Originally his writing was confined to songs and he didn't turn to fiction until he was 32. His first piece of work was a 250,000 word story about polar bears for his wife, Jay, to accompany a stuffed polar bear he had bought her as a Christmas present.

He didn't write another story for seven years, until he heard about a competition to write a story for young children with a prize of £2,000. The resulting book, A Hole at the Pole, also about polar bears, didn't win – but he sent it off to a publisher, who accepted it.

His first children's novel, Fly, Cherokee, Fly, was published in 1998 and subsequently shortlisted for the Carnegie Medal. It was inspired by the time he found an injured pigeon in Victoria Park and nursed it back to health at home. After recovering, it lived another 14 years freely coming and going from a nest box attached to the back of the house. All of its offspring were given the names of different Native American tribes, which is where the title of the book comes from.

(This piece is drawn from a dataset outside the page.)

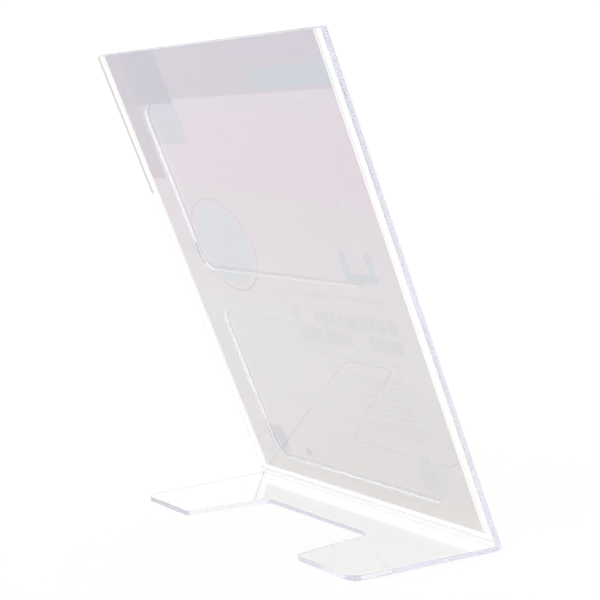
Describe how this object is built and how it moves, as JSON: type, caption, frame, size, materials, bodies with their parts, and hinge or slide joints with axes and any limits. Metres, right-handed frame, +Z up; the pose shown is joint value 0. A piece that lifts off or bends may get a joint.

He has since written over twenty children's books, including Pawnee Warrior (a sequel to Fly, Cherokee, Fly), a collaborative novel with fellow children's author Linda Newbery (From E To You), and the best-selling, award-winning The Last Dragon Chronicles and "The Erth Dragons." His books often contain environmental themes and events based on things that have happened to him.

In July 2002 he was awarded an honorary doctorate from the University of Leicester for his contributions to children's literature. Although writing is now his main source of income, he still works at the university as the operator of the confocal microscope.

His favorite children's books are the Paddington Bear series and The Hobbit, and his favorite children's authors are Allan Ahlberg and Roald Dahl.

==Awards and nominations==

- 1998 Fly, Cherokee, Fly shortlisted for the Carnegie Medal
- 2002 The Fire Within won the Rotherham Children's Book Award
- 2002 Honorary doctorate from the University of Leicester
- 2005 Horace shortlisted for the Bolton Children's Book Award
- 2005 Horace shortlisted for the Hampshire Book Award
- 2006 Icefire shortlisted for the Angus Book Award
- 2010 Gruffen won the Books Factor Award.